Il faut donc armer et protéger « l’homme nouveau », car il va lutter et être attaqué. Paul va nous proposer une ceinture, une cuirasse, des chaussures, un bouclier, un casque et une épée. Tout un équipement mis à la disposition de « l’homme nouveau ». Sans l’usage de ces armes, le combat est perdu, nous serons sans défense.
Conclusion :
Il faut des actes de volonté pour se repentir, se dépouiller de « l’homme ancien », revêtir « l’homme nouveau » et ensuite toute la panoplie des armes spirituelles que Dieu met à notre disposition. La vie chrétienne est une dynamique constante. Il n’y a pas de place pour la passivité et le relâchement. C’est un militantisme sacré dans lequel nous nous engageons. Tout sauf une vie hédoniste de facilité.
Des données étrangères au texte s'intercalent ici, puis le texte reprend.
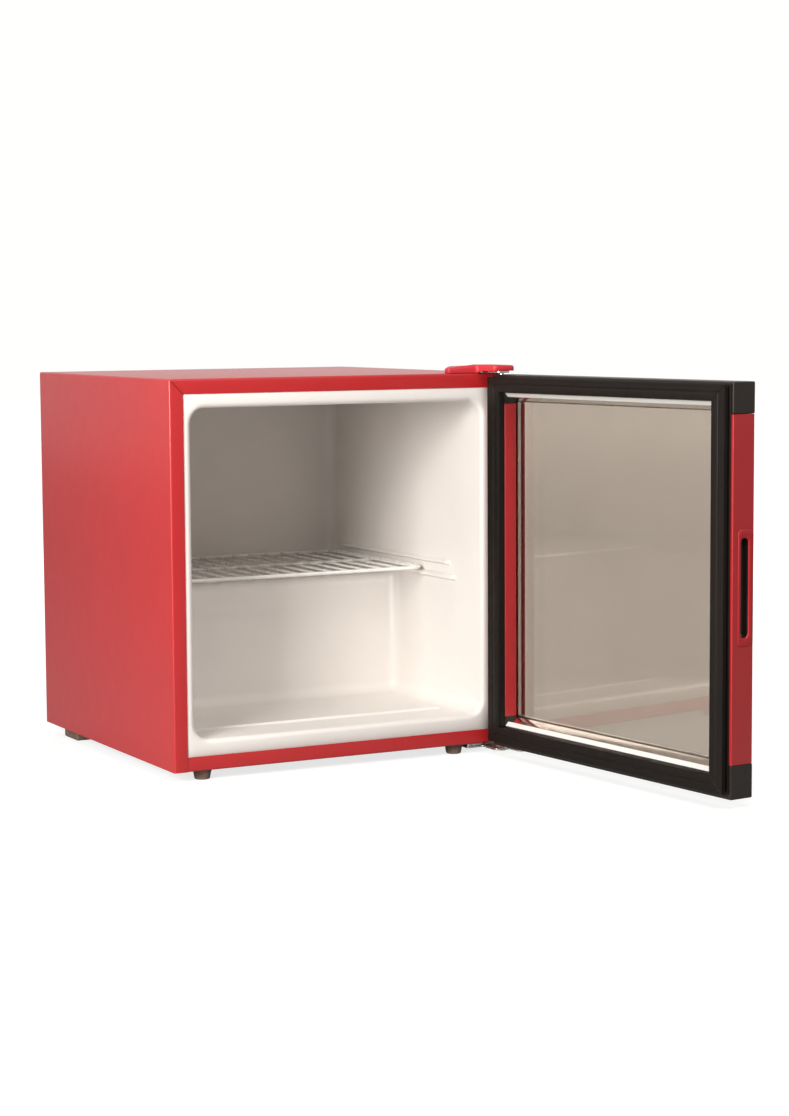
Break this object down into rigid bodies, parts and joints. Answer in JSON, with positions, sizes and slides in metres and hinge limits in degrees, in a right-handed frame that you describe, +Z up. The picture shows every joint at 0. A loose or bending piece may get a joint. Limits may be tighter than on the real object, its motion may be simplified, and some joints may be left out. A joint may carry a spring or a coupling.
{
  "type": "mini fridge",
  "caption": "Table-top drinks cooler: red steel cabinet, white liner with a wire shelf, and a framed double-glazed door standing open on right-hand pin hinges.",
  "frame": {"origin": "on the floor, under the middle of the box around the whole fridge with its door standing open", "axes": "+Z up, -Y out of the doorway towards the user, +X towards the hinge side"},
  "size_m": [0.5344, 0.9502, 0.5142],
  "materials": {
    "red_paint": "gloss red powder coat",
    "red_plastic": "satin moulded red",
    "white_liner": "vacuum-formed white, satin",
    "foam": "rigid foam, rough",
    "galvanised_steel": "galvanised sheet",
    "aluminium": "mill finish",
    "foot_plastic": "grey-brown moulded",
    "white_plastic": "moulded white",
    "white_wire": "white plastic-coated wire",
    "black_plastic": "satin black moulded",
    "black_enamel": "black stove enamel",
    "rubber": "moulded black rubber",
    "copper": "drawn copper, slightly dulled",
    "zinc_steel": "zinc plated",
    "glass": "clear float glass with a warm cast",
    "bright_trim": "polished bead",
    "gasket_rubber": "soft black magnetic seal"
  },
  "bodies": {
    "cabinet": {"outer_wrapper": "red_paint", "bottom_front_rail": "red_paint", "inner_liner": "white_liner", "insulation_foam": "foam", "base_plate": "galvanised_steel", "compartment_plate": "galvanised_steel", "back_panel": "galvanised_steel", "evaporator_plate": "aluminium", "rear_left_foot": "foot_plastic", "rear_right_foot": "foot_plastic", "thermostat_housing": "white_plastic", "compressor_tray": "galvanised_steel", "cord_gland": "black_plastic", "compressor": "black_enamel", "compressor_base": "black_enamel", "grommet_front_left": "rubber", "grommet_front_right": "rubber", "grommet_rear_left": "rubber", "grommet_rear_right": "rubber", "start_relay_cover": "black_plastic", "drip_pan": "white_plastic", "filter_drier": "copper", "capillary_tube": "copper", "suction_tube": "copper", "discharge_tube": "copper", "condenser_coil": "black_enamel", "condenser_bar_left": "black_enamel", "condenser_bar_right": "black_enamel", "top_hinge_bracket": "zinc_steel", "top_hinge_pin": "zinc_steel", "top_hinge_cover": "red_plastic", "bottom_hinge_bracket": "zinc_steel", "bottom_hinge_pin": "zinc_steel", "top_hinge_screw_left": "zinc_steel", "top_hinge_screw_right": "zinc_steel", "bottom_hinge_screw_left": "zinc_steel", "bottom_hinge_screw_right": "zinc_steel"},
    "door": {"hinge_stile": "red_paint", "handle_stile": "red_paint", "handle_bezel": "red_plastic", "handle_cup": "black_plastic", "door_top_cap": "black_plastic", "door_bottom_cap": "black_plastic", "top_hinge_bush": "white_plastic", "bottom_hinge_bush": "white_plastic", "door_stop_plate": "zinc_steel", "inner_glass": "glass", "outer_glass": "glass", "glass_spacer": "aluminium", "top_glazing_bead": "bright_trim", "bottom_glazing_bead": "bright_trim", "door_gasket": "gasket_rubber"},
    "shelf": {"wire_shelf": "white_wire"},
    "knob": {"thermostat_knob": "white_plastic"},
    "left_foot": {"front_left_foot": "foot_plastic"},
    "right_foot": {"front_right_foot": "foot_plastic"}
  },
  "joints": [
    {"name": "door_hinge", "type": "hinge", "parent": "cabinet", "child": "door", "pos_m": [0.19376, -0.01729, 0.013], "axis": [0, 0, 1], "range_deg": [-96, 24]},
    {"name": "shelf_slide", "type": "slide", "parent": "cabinet", "child": "shelf", "axis": [0, -1, 0], "range_m": [0, 0.14]},
    {"name": "thermostat_turn", "type": "hinge", "parent": "cabinet", "child": "knob", "pos_m": [-0.20724, 0.16041, 0.4225], "axis": [1, 0, 0], "range_deg": [0, 270]},
    {"name": "left_foot_screw", "type": "hinge", "parent": "cabinet", "child": "left_foot", "pos_m": [-0.22224, 0.02091, 0.007], "axis": [0, 0, 1], "continuous": true},
    {"name": "right_foot_screw", "type": "hinge", "parent": "cabinet", "child": "right_foot", "pos_m": [0.14075, 0.02091, 0.007], "axis": [0, 0, 1], "continuous": true}
  ]
}
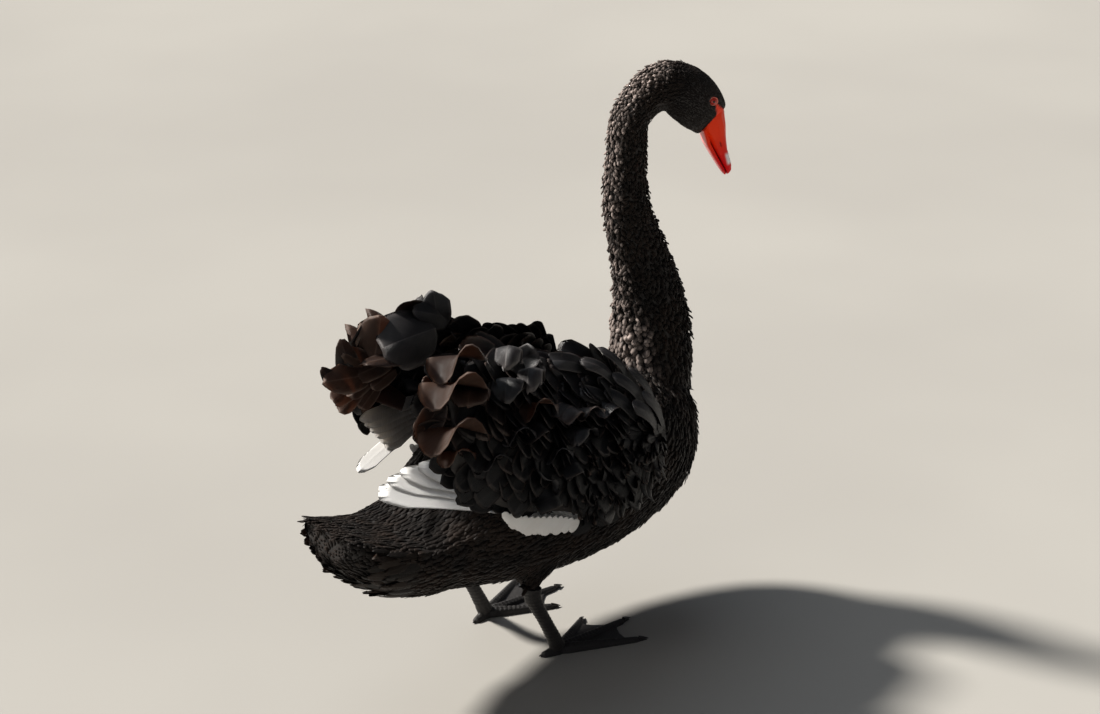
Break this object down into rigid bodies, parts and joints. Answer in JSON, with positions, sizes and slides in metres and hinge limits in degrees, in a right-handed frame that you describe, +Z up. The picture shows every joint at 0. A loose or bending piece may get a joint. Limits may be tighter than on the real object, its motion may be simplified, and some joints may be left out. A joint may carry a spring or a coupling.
{
  "type": "black swan model",
  "caption": "Life-size still model of a standing black swan: long curved neck with the head bent down, raised ruffled wings, red bill, short tail, webbed feet.",
  "frame": {"origin": "on the floor under the middle of the bounding box", "axes": "+X the way the body points, from tail to breast; +Y the left side of the swan; +Z up. The soles stand on the plane Z = 0."},
  "size_m": [0.5976, 0.319, 0.6937],
  "materials": {
    "plumage": "soft matte black-brown feathers",
    "wing_feathers": "dark brown feathers with greyer edges and a silky sheen",
    "white_feathers": "clean matte white feathers",
    "bill": "smooth horn, orange-red to crimson with a white band near the tip",
    "eye": "wet, dark red",
    "leg_skin": "dull black scaly skin"
  },
  "bodies": {
    "root": {"head": "plumage", "neck_upper": "plumage", "neck_middle": "plumage", "neck_lower": "plumage", "trunk": "plumage", "tail": "plumage", "thigh_right": "plumage", "thigh_left": "plumage", "wing_right": "wing_feathers", "wing_left": "wing_feathers", "primaries_right": "white_feathers", "primaries_left": "white_feathers", "bill_upper": "bill", "bill_lower": "bill", "eye_right": "eye", "eye_left": "eye", "shank_right": "leg_skin", "shank_left": "leg_skin", "foot_right": "leg_skin", "foot_left": "leg_skin"}
  },
  "joints": []
}
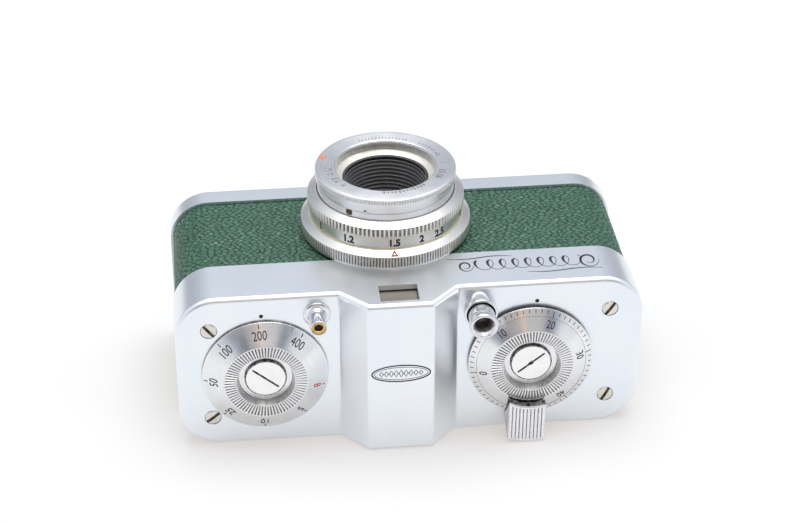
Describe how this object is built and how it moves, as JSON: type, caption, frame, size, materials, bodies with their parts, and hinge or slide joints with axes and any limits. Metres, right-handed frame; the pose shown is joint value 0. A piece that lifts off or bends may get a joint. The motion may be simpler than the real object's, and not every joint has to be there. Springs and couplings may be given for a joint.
{
  "type": "subminiature camera",
  "caption": "Subminiature film camera with a leather-clad casting, twin top dials, thumb advance lever, scale-focusing lens and slide-off back.",
  "frame": {"origin": "where the optical axis meets the outside of the back, with the camera lying on its back", "axes": "+Z along the optical axis towards the subject; -Y out of the top plate; +X to the right when the top plate is seen with the lens up"},
  "size_m": [0.078, 0.0425, 0.0406],
  "materials": {
    "satin_alloy": "satin-plated sheet metal",
    "die_casting": "matt black paint on die-cast alloy",
    "green_leather": "pebbled, semi-gloss",
    "turned_alloy": "lathe-turned, satin",
    "nickel_screws": "nickel-plated, polished",
    "chrome_posts": "polished",
    "brass_contact": "turned",
    "black_plastic": "moulded",
    "black_paint": "matt black",
    "optical_glass": "clear, uncoated",
    "steel_works": "machined",
    "spring_steel": "tempered",
    "blade_steel": "blued sheet"
  },
  "bodies": {
    "camera_body": {"main_casting": "die_casting", "lower_deck": "die_casting", "mechanism_plate": "die_casting", "light_chamber": "die_casting", "top_cover": "satin_alloy", "front_leather": "green_leather", "cover_screws": "nickel_screws", "index_dots": "black_paint", "finder_tube": "black_paint", "finder_objective": "optical_glass", "finder_eyepiece": "optical_glass", "film_gate": "die_casting", "flash_shell": "chrome_posts", "flash_contact": "brass_contact", "flash_insulator": "black_plastic", "release_collar": "chrome_posts", "base_ring": "turned_alloy", "lens_tube": "steel_works", "shutter_case": "black_paint", "shutter_plate": "black_paint"},
    "speed_dial": {"speed_dial": "turned_alloy", "speed_screw": "nickel_screws", "speed_spindle": "steel_works", "speed_cam": "steel_works"},
    "counter_dial": {"counter_dial": "turned_alloy"},
    "advance_lever": {"advance_lever": "turned_alloy", "advance_spindle": "steel_works", "advance_screw": "nickel_screws", "advance_gear": "steel_works"},
    "takeup": {"takeup_shaft": "steel_works", "takeup_gear": "steel_works"},
    "release_button": {"release_button": "chrome_posts", "release_clip": "chrome_posts", "release_spring": "spring_steel"},
    "focus_ring": {"focus_ring": "turned_alloy"},
    "lens_barrel": {"lens_barrel": "turned_alloy", "barrel_screw": "nickel_screws", "lens_baffle": "black_paint", "front_element": "optical_glass", "middle_element": "optical_glass", "rear_element": "optical_glass"},
    "aperture_ring": {"aperture_ring": "turned_alloy"},
    "back": {"back_cover": "satin_alloy", "back_leather": "green_leather", "pressure_plate": "black_paint", "pressure_spring": "spring_steel", "cassette_springs": "spring_steel", "tripod_bush": "brass_contact"},
    "lock_key": {"lock_key": "steel_works"},
    "iris_blade_1": {"iris_blade_1": "blade_steel"},
    "iris_blade_2": {"iris_blade_2": "blade_steel"},
    "iris_blade_3": {"iris_blade_3": "blade_steel"},
    "iris_blade_4": {"iris_blade_4": "blade_steel"},
    "iris_blade_5": {"iris_blade_5": "blade_steel"},
    "shutter_blade_1": {"shutter_blade_1": "blade_steel"},
    "shutter_blade_2": {"shutter_blade_2": "blade_steel"},
    "shutter_blade_3": {"shutter_blade_3": "blade_steel"}
  },
  "joints": [
    {"name": "speed_dial_turn", "type": "hinge", "parent": "camera_body", "child": "speed_dial", "pos_m": [-0.02225, -0.022, 0.01387], "axis": [0, -1, 0], "range_deg": [-252.4, 43.5]},
    {"name": "counter_dial_turn", "type": "hinge", "parent": "camera_body", "child": "counter_dial", "pos_m": [0.02225, -0.022, 0.01387], "axis": [0, -1, 0], "continuous": true},
    {"name": "advance_lever_swing", "type": "hinge", "parent": "camera_body", "child": "advance_lever", "pos_m": [0.02225, -0.022, 0.01387], "axis": [0, -1, 0], "range_deg": [0, 120], "stiffness_Nm_per_rad": 0.002, "springref_deg": -28.65},
    {"name": "takeup_turn", "type": "hinge", "parent": "camera_body", "child": "takeup", "pos_m": [0.02844, -0.012, 0.01387], "axis": [0, -1, 0], "range_deg": [-209, 1]},
    {"name": "release_press", "type": "slide", "parent": "camera_body", "child": "release_button", "axis": [0, 1, 0], "range_m": [0, 0.0014], "stiffness_N_per_m": 400, "springref_m": -0.0005, "deforming": ["release_spring"]},
    {"name": "focus_turn", "type": "hinge", "parent": "camera_body", "child": "focus_ring", "pos_m": [0, 0, 0.034], "axis": [0, 0, 1], "range_deg": [-106.3, 230.4]},
    {"name": "barrel_extend", "type": "slide", "parent": "camera_body", "child": "lens_barrel", "axis": [0, 0, 1], "range_m": [-0.000262, 0.000569]},
    {"name": "aperture_turn", "type": "hinge", "parent": "lens_barrel", "child": "aperture_ring", "pos_m": [0, 0, 0.0398], "axis": [0, 0, 1], "range_deg": [0, 75]},
    {"name": "back_slide", "type": "slide", "parent": "camera_body", "child": "back", "axis": [0, 1, 0], "range_m": [0, 0.04]},
    {"name": "lock_key_turn", "type": "hinge", "parent": "back", "child": "lock_key", "pos_m": [0.028, 0.0145, 0.014], "axis": [0, 1, 0], "range_deg": [0, 90]},
    {"name": "iris_blade_1_swing", "type": "hinge", "parent": "lens_barrel", "child": "iris_blade_1", "pos_m": [0.0058, 0, 0.0224], "axis": [0, 0, 1], "range_deg": [-1, 29]},
    {"name": "iris_blade_2_swing", "type": "hinge", "parent": "lens_barrel", "child": "iris_blade_2", "pos_m": [0.00179, 0.00552, 0.0224], "axis": [0, 0, 1], "range_deg": [-1, 29]},
    {"name": "iris_blade_3_swing", "type": "hinge", "parent": "lens_barrel", "child": "iris_blade_3", "pos_m": [-0.00469, 0.00341, 0.0224], "axis": [0, 0, 1], "range_deg": [-1, 29]},
    {"name": "iris_blade_4_swing", "type": "hinge", "parent": "lens_barrel", "child": "iris_blade_4", "pos_m": [-0.00469, -0.00341, 0.0224], "axis": [0, 0, 1], "range_deg": [-1, 29]},
    {"name": "iris_blade_5_swing", "type": "hinge", "parent": "lens_barrel", "child": "iris_blade_5", "pos_m": [0.00179, -0.00552, 0.0224], "axis": [0, 0, 1], "range_deg": [-1, 29]},
    {"name": "shutter_blade_1_swing", "type": "hinge", "parent": "camera_body", "child": "shutter_blade_1", "pos_m": [0.0072, 0, 0.0168], "axis": [0, 0, 1], "range_deg": [0, 58]},
    {"name": "shutter_blade_2_swing", "type": "hinge", "parent": "camera_body", "child": "shutter_blade_2", "pos_m": [-0.0036, 0.00624, 0.0168], "axis": [0, 0, 1], "range_deg": [-1, 59]},
    {"name": "shutter_blade_3_swing", "type": "hinge", "parent": "camera_body", "child": "shutter_blade_3", "pos_m": [-0.0036, -0.00624, 0.0168], "axis": [0, 0, 1], "range_deg": [-1, 59]}
  ],
  "couplings": [
    {"joint": "takeup_turn", "follows": "advance_lever_swing", "ratio": -1.7333},
    {"joint": "focus_turn", "follows": "barrel_extend", "rad_per_m": 7052.1},
    {"joint": "iris_blade_1_swing", "follows": "aperture_turn", "ratio": 0.37333},
    {"joint": "iris_blade_2_swing", "follows": "aperture_turn", "ratio": 0.37333},
    {"joint": "iris_blade_3_swing", "follows": "aperture_turn", "ratio": 0.37333},
    {"joint": "iris_blade_4_swing", "follows": "aperture_turn", "ratio": 0.37333},
    {"joint": "iris_blade_5_swing", "follows": "aperture_turn", "ratio": 0.37333},
    {"joint": "shutter_blade_2_swing", "follows": "shutter_blade_1_swing", "ratio": 1},
    {"joint": "shutter_blade_3_swing", "follows": "shutter_blade_1_swing", "ratio": 1}
  ]
}
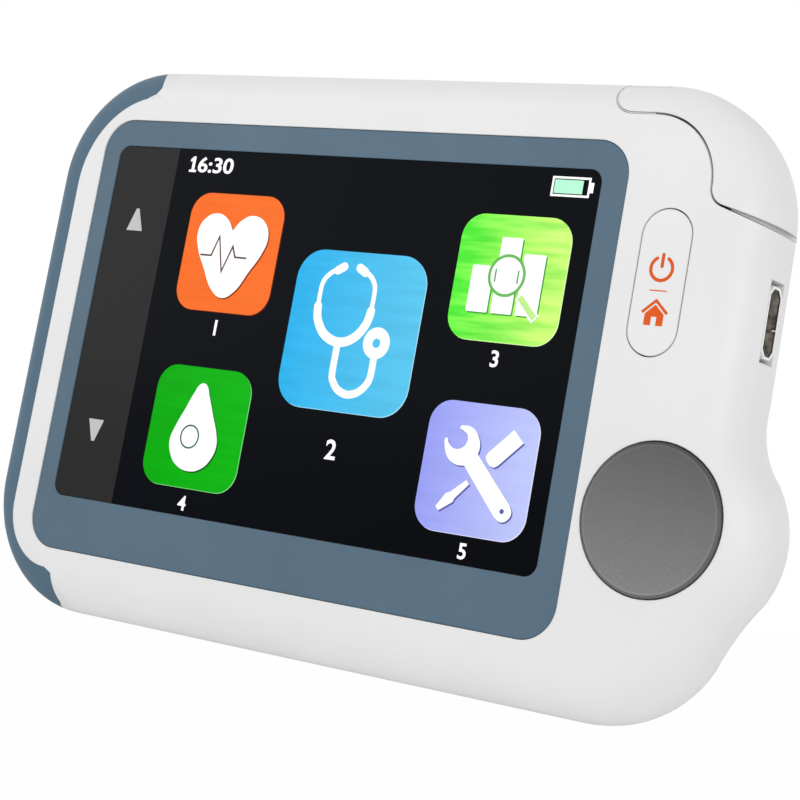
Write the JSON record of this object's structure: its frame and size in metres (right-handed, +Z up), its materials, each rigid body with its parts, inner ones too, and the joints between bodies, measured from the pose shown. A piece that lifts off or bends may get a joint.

Ce qui ne signifie nullement qu’elle ne soit pas pleine de joie (voir méditation n° 15).
Jean-Michel Dauriac – Décembre 2021
[1] Je tire ces données du dictionnaire de référence d’Antoine Bailly.
[2]10 ¶ Au reste, fortifiez-vous dans le Seigneur, et par sa force toute-puissante.
11 Revêtez-vous de toutes les armes de Dieu, afin de pouvoir tenir ferme contre les ruses du diable.
12 Car nous n’avons pas à lutter contre la chair et le sang, mais contre les dominations, contre les autorités, contre les princes de ce monde de ténèbres, contre les esprits méchants dans les lieux célestes.
13 C’est pourquoi, prenez toutes les armes de Dieu, afin de pouvoir résister dans le mauvais jour, et tenir ferme après avoir tout surmonté.
14 Tenez donc ferme : ayez à vos reins la vérité pour ceinture ; revêtez la cuirasse de la justice ;
15 mettez pour chaussure à vos pieds le zèle que donne l’Evangile de paix ;
16 prenez par-dessus tout cela le bouclier de la foi, avec lequel vous pourrez éteindre tous les traits enflammés du malin ;
17 prenez aussi le casque du salut, et l’épée de l’Esprit, qui est la parole de Dieu.